3.1. Active Active Active
Three DataCenters with a low latency connection. The latency requirement is dictated by the application requiring the Quorum. For Kubernetes this is 50ms round trip between each site.
Site1 | Site2 | Site3 | Quorum Intact | Comment |
---|---|---|---|---|
Node1 | Node2 | Node3 | ||
Up | Up | Up | Yes | Business as Usual |
Up | Up | Down | Yes | Site 3 Outage |
Up | Down | Down | No | Site 3 and Site 2 Outage |
This pattern allows for the quorum to fail after two outages. Greatly improving availability over the pattens in section 2.
3.2. - Arbiter Node
This Pattern is the same as 3.1 however node 3 is the arbiter node. In this pattern no data is sent to site3. Node 3 is only used to determine Quorum integrity.
Please note: This still requires three sites.
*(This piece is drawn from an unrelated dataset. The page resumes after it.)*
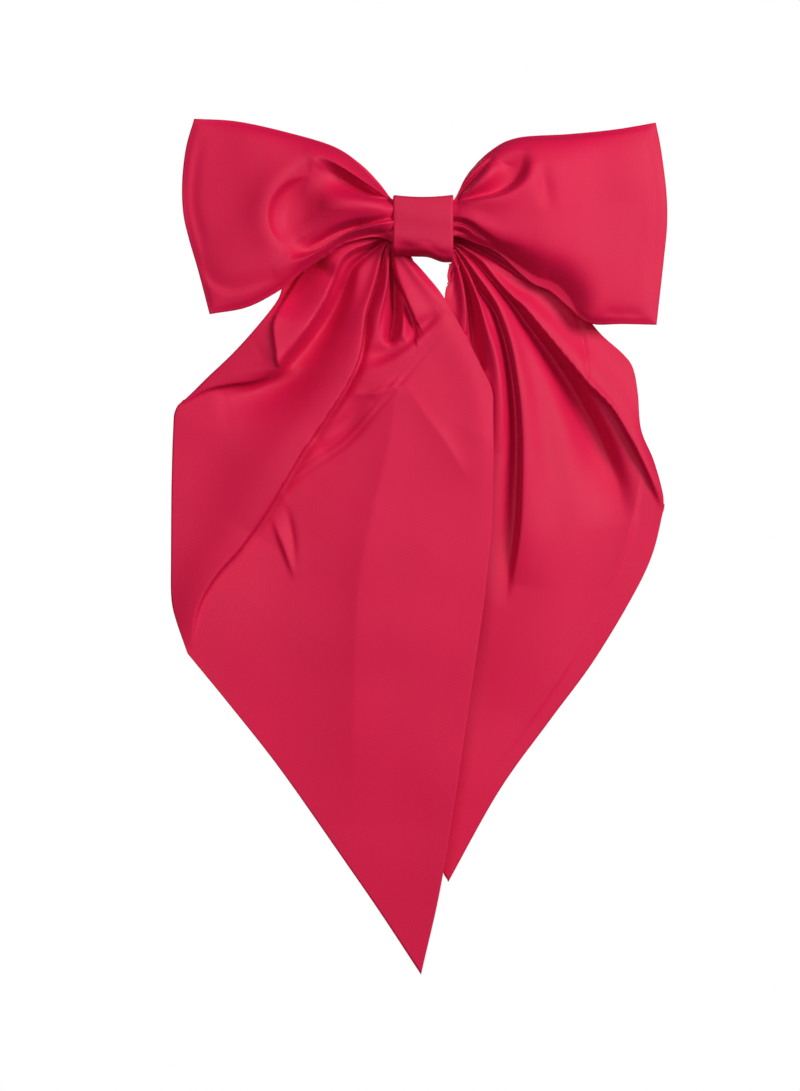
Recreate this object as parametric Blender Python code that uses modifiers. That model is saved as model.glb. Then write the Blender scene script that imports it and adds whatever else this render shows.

If you put the Arbiter Node on to site 1 or site 2 then you have the same problems as those dictated in 2.
4. - Conclusion
From section two of this article I have shown the significant risks of having,
- A majority on one site
- An equal numbers on each site
- Replicating a node between sites.
Given the solutions above I would recommend having a third site. If this is not possible I would evaluate Active Passive along side any above other solution. Though the cost is more, the risk is greatly reduced.